Still, the novel highlights shades of behavior and remorse among its male characters. Claude is an example of a truly good man; he does not behave misogynistically like his peers, and he helps and loves Heather. Gary tries to excuse his behavior and is at times a loving father, showing how many people who victimize others are not stereotypical monsters like Ed—all kinds of people are capable of harming others. Ricky, however, adopts Ed’s monstrosity. He tells Heather that “Ed [is] right about wasting people, how killing someone doesn’t change much at all. Your Wheaties taste the same the next morning. People smile back at you, just like always” (285). His lack of remorse is terrifying and highlights how young men can be influenced to harm others by older men and misogynistic cultural norms. Lourey writes twice in the novel that men do terrible things in packs, and Ricky demonstrates how emboldened he becomes because of Ed’s influence, even though Ant doesn’t. Ant still participates in the murder of Brenda, however, and can’t tell Heather why when she asks. Ant and Ricky are examples of the impact misogyny and violence have on their growth into men since both Ricky and Ant feel that their level of participation in violence determines their manliness.
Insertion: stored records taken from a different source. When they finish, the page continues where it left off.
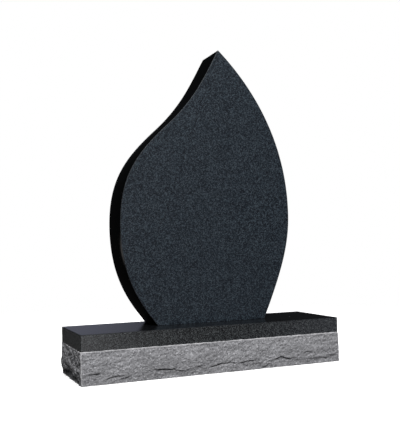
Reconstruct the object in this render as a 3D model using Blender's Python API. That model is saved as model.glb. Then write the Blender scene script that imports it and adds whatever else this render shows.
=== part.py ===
"""Upright granite headstone: a flame-shaped tablet on a long rock-pitched base.

Units are metres and +Z is up. The front looks to -Y and +X is to the right. The origin is the centre of
the base's underside, at ground level.
"""
import bmesh
import bpy
import numpy as np
from mathutils import Vector
from mathutils.geometry import interpolate_bezier

# Base: one block, polished on its top and on a margin round its upper edge, rock-pitched below
BASE_LENGTH = 0.900
BASE_DEPTH = 0.260
BASE_HEIGHT = 0.150
MARGIN_HEIGHT = 0.050
BASE_ARRIS = 0.0015         # chamfer round the polished top
BASE_CORNER = 0.0015        # chamfer down each upright corner
ROCK_HEIGHT = BASE_HEIGHT - MARGIN_HEIGHT

# Rock-pitched faces
ROCK_PROUD = 0.006          # the most that a split face stands out past the margin
ROCK_BACK = 0.002           # the deepest that it lies behind the margin
ROCK_COLUMN = 0.011         # spacing of the mesh along a side
ROCK_ROWS = 11              # rows of the mesh from the ground to the margin
CORNER_REACH = 0.040        # a split corner leans out over this length of each side
CORNER_CALM = 0.070         # and a neatly struck corner calms the relief over this length
SCALLOP_LENGTH = 0.085      # size of the broad flakes, along and up
SCALLOP_HEIGHT = 0.045
SCALLOP_RELIEF = 0.0016
CHIP_LENGTH = 0.036         # size of the smaller flakes
CHIP_HEIGHT = 0.022
CHIP_RELIEF = 0.0008
LEDGE_DROP = 0.0020         # lip over recess where a flake broke off short
LEDGE_LIP = 0.022           # height over which the lip fades upwards
LEDGE_RECESS = 0.010        # height over which the recess fades downwards
NOISE_CELLS = 64            # the random surface repeats after this many cells

# Each side of the base: its random seed, how far it swells out, where that swell starts and is full as
# shares of the way down to the ground, how much of it is lost again at the ground, the shares of its relief
# that its left and right corners keep, and its ledges. A ledge is start, end, height at start, middle and
# end, and depth: the first two are shares of the side's length from its left corner, the heights are shares
# of the rock's height, and the depth is a share of the deepest.
SIDES = {
    "front": (11, 0.0030, (0.00, 0.55), 0.45, (0.25, 0.50), (
        (0.027, 0.062, 0.335, 0.325, 0.345, 1.0), (0.087, 0.134, 0.165, 0.225, 0.22, 0.8),
        (0.137, 0.164, 0.14, 0.165, 0.18, 0.8), (0.256, 0.325, 0.31, 0.29, 0.28, 1.0),
        (0.326, 0.361, 0.24, 0.21, 0.17, 0.8), (0.362, 0.428, 0.20, 0.26, 0.29, 0.3),
        (0.464, 0.507, 0.225, 0.27, 0.31, 1.0), (0.512, 0.560, 0.28, 0.315, 0.27, 0.8),
        (0.571, 0.634, 0.27, 0.31, 0.315, 1.0), (0.672, 0.704, 0.06, 0.11, 0.16, 0.5),
        (0.714, 0.781, 0.275, 0.36, 0.23, 1.0), (0.777, 0.818, 0.27, 0.28, 0.26, 0.4),
        (0.845, 0.882, 0.41, 0.43, 0.38, 0.8), (0.878, 0.945, 0.175, 0.21, 0.16, 0.6),
        (0.952, 0.984, 0.25, 0.25, 0.23, 0.2))),
    "right": (795, 0.0036, (0.00, 0.55), 0.00, (1.00, 1.00), (
        (0.15, 0.42, 0.24, 0.32, 0.27, 1.0), (0.55, 0.86, 0.36, 0.30, 0.22, 1.0))),
    "back": (37, 0.0030, (0.00, 0.55), 0.40, (1.00, 0.50), (
        (0.05, 0.13, 0.20, 0.27, 0.24, 1.0), (0.18, 0.24, 0.34, 0.36, 0.30, 1.0),
        (0.31, 0.42, 0.18, 0.25, 0.22, 1.0), (0.47, 0.52, 0.30, 0.31, 0.28, 1.0),
        (0.58, 0.70, 0.25, 0.34, 0.26, 1.0), (0.77, 0.82, 0.17, 0.18, 0.15, 1.0),
        (0.86, 0.95, 0.28, 0.26, 0.20, 1.0))),
    "left": (646, 0.0045, (0.35, 0.62), 1.50, (1.00, 0.25), (
        (-0.20, 0.46, 0.22, 0.18, 0.27, 1.0), (0.34, 0.60, 0.40, 0.38, 0.34, 1.0),
        (0.46, 0.93, 0.27, 0.19, 0.10, 1.0))),
}

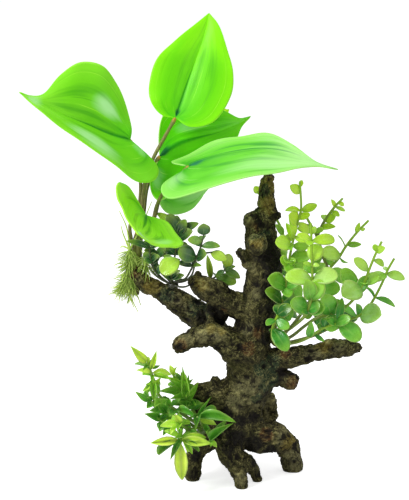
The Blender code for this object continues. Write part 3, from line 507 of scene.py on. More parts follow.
class Growth:
    """The geometry trees, each made when it is first needed."""

    @cached_property
    def bars(self) -> NodeTree:
        """Lays round bars along edges: limbs, stalks, stems and fibres."""
        tree = GrowthTree("round_bars", Sides=12)
        return tree.finished(tree.round_bars())

    @cached_property
    def sprig(self) -> NodeTree:
        """Lays stems along edges and sets a leaf on each loose point, by its turn, size, kind and tint.

        Returns:
            The tree.
        """
        tree = GrowthTree("leafy_sprig", Leaves="collection", Sides=8)
        bars = tree.round_bars()
        seats = tree.add("GeometryNodeSeparateGeometry", {"domain": "POINT"},
                         Geometry=tree.given("Geometry"), Selection=tree.read("leaf", "BOOLEAN"))
        forms = tree.add("GeometryNodeCollectionInfo", Collection=tree.given("Leaves"),
                         Separate_Children=True, Reset_Children=True)
        turn = tree.add("FunctionNodeEulerToRotation", Euler=tree.read("turn", "FLOAT_VECTOR"))
        blades = tree.add("GeometryNodeInstanceOnPoints", Points=seats.outputs[0],
                          Instance=forms.outputs[0], Pick_Instance=True,
                          Instance_Index=tree.read("kind", "INT"), Rotation=turn.outputs[0],
                          Scale=tree.read("size", "FLOAT_VECTOR"))
        return tree.finished(bars, blades.outputs[0])

    @cached_property
    def needles(self) -> NodeTree:
        """Covers a body with fine drooping needles where its tint is below Bushy, and keeps the body.

        Returns:
            The tree.
        """
        tree = GrowthTree("moss_needles", Needle="collection", Density=400000.0, Droop=0.6, Shortest=0.004,
                          Longest=0.009, Bushy=0.35, Seed=3)
        bushy = tree.math("LESS_THAN", tree.read("tint"), tree.given("Bushy"))
        seats = tree.add("GeometryNodeDistributePointsOnFaces", Mesh=tree.given("Geometry"),
                         Density=tree.times(tree.given("Density"), bushy), Seed=tree.given("Seed"))
        stray = tree.add("FunctionNodeRandomValue", {"data_type": "FLOAT_VECTOR"}, Min=(-0.7, -0.7, -0.5),
                         Max=(0.7, 0.7, 0.6), Seed=tree.given("Seed"))
        down = tree.add("ShaderNodeCombineXYZ", Z=tree.times(tree.given("Droop"), -1.0))
        way = tree.vector("ADD", tree.vector("ADD", seats.outputs[1], stray.outputs[0]), down.outputs[0])
        turn = tree.add("FunctionNodeAlignRotationToVector", {"axis": "X"}, Vector=way)
        length = tree.pick(tree.given("Shortest"), tree.given("Longest"), 11)
        forms = tree.add("GeometryNodeCollectionInfo", Collection=tree.given("Needle"),
                         Separate_Children=True, Reset_Children=True)
        tinted = tree.keep(seats.outputs[0], "tint", tree.pick(0.0, 1.0, 5))
        blades = tree.add("GeometryNodeInstanceOnPoints", Points=tinted, Instance=forms.outputs[0],
                          Pick_Instance=True, Rotation=turn.outputs[0], Scale=length)
        return tree.finished(tree.given("Geometry"), blades.outputs[0])

    @cached_property
    def bark_height(self) -> NodeTree:
        """Gives the bark's Height, about -1 to 1, at a Lay in millimetres around and along a limb.

        Returns:
            The group.
        """
        group = Group("bark_height", "GeometryNodeTree", {"Lay": "vector"}, {"Height": "value"})
        lay = group.given("Lay")
        lumps = group.grain(group.scaled(lay, (0.1, 0.1, 0.13)), 1.0, 2.0)
        rough = group.grain(group.scaled(lay, (0.42, 0.42, 0.34)), 1.0, 3.0, 0.55)
        cells = group.add("ShaderNodeTexVoronoi", {"feature": "F1"}, Scale=1.0,
                          Vector=group.scaled(lay, (0.13, 0.13, 0.14))).outputs
        pitted = group.math("GREATER_THAN", cells[1], 0.62)
        knobby = group.math("LESS_THAN", cells[1], 0.4)
        pit = group.times(group.remap(cells[0], 0.1, 0.4, 1.0, 0.0), pitted)
        knob = group.times(group.remap(cells[0], 0.05, 0.48, 1.0, 0.0), knobby)
        height = group.swing(lumps, 1.5, group.swing(rough, 0.28))
        for scale, width, share in ((0.19, 0.10, 0.38), (0.13, 0.05, -0.55)):
            veins = group.grain(group.scaled(lay, (scale, scale, scale * 0.7)), 1.0, 3.0, 0.6, 0.8)
            vein = group.remap(group.math("ABSOLUTE", group.swing(veins, 1.0)), 0.0, width, 1.0, 0.0)
            height = group.math("MULTIPLY_ADD", vein, share, height)
        for layer, share in ((pit, -0.75), (knob, 0.55)):
            height = group.math("MULTIPLY_ADD", layer, share, height)
        group.give("Height", height)
        return group.tree

    @cached_property
    def bark(self) -> NodeTree:
        """Raises bark by Depth on a smooth body, and keeps how high each point stands as crest.

        Each point has its lay on its own limb and on the next, the share of the next, and how calm it is.

        Returns:
            The tree.
        """
        tree = GrowthTree("raised_bark", Depth=0.0008)
        own, following = (tree.add("GeometryNodeGroup", {"node_tree": self.bark_height},
                                   Lay=tree.read(name, "FLOAT_VECTOR")).outputs["Height"]
                          for name in ("lay_own", "lay_next"))
        height = tree.math("MULTIPLY_ADD", tree.math("SUBTRACT", following, own), tree.read("share"), own)
        kept = tree.keep(tree.given("Geometry"), "crest", height)
        calm = tree.math("SUBTRACT", 1.0, tree.read("calm"))
        lift = tree.times(tree.times(height, calm), tree.given("Depth"))
        offset = tree.dimmed(tree.add("GeometryNodeInputNormal").outputs[0], lift)
        raised = tree.add("GeometryNodeSetPosition", Geometry=kept, Offset=offset)
        return tree.finished(raised.outputs[0])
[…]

Stylistically, the shape of the final chapters in The Quarry Girls enhances the narrative’s suspense, which has been building as Heather uncovers more clues. The chapters that contain Junie’s kidnapping, Heather’s confrontation with Ricky and Ant, and Beth’s escape are short and move quickly. The interludes featuring Beth integrate themselves more into the story as the two plotlines converge. Before, Beth has been isolated from both her community and the main narrative because of Ed. When the interludes begin working in tandem with Heather and Junie’s narrative, the girls work together to escape their attackers. Once Beth is freed, she no longer has her own chapters to recite her narrative. These narrative choices emphasize the value of female solidarity in the face of structural misogyny; in contrast to the culture of silence in Pantown, speaking out and fighting back results in real change.
Heather’s decision to tell Agent Ryan about her father and the town’s decision to board up the entrance to the tunnels symbolizes the community’s growth following the tragedies they’ve experienced. The town decides to turn away from secrets and face the truth. This ends the novel on a hopeful note. Claude says to Heather that “We’re gonna live our whole lives above ground. That’s the new Pantown” (305). This statement uses metaphor to highlight the drastic nature of this change, a literal shift from darkness to light. Because of Heather’s decision to tell the truth, other characters in the narrative are free to do the same, and her character development, in turn, influences the novel’s conclusion—a future where her sister is free to live in truth and honesty, hopefully safe enough to grow gently into womanhood.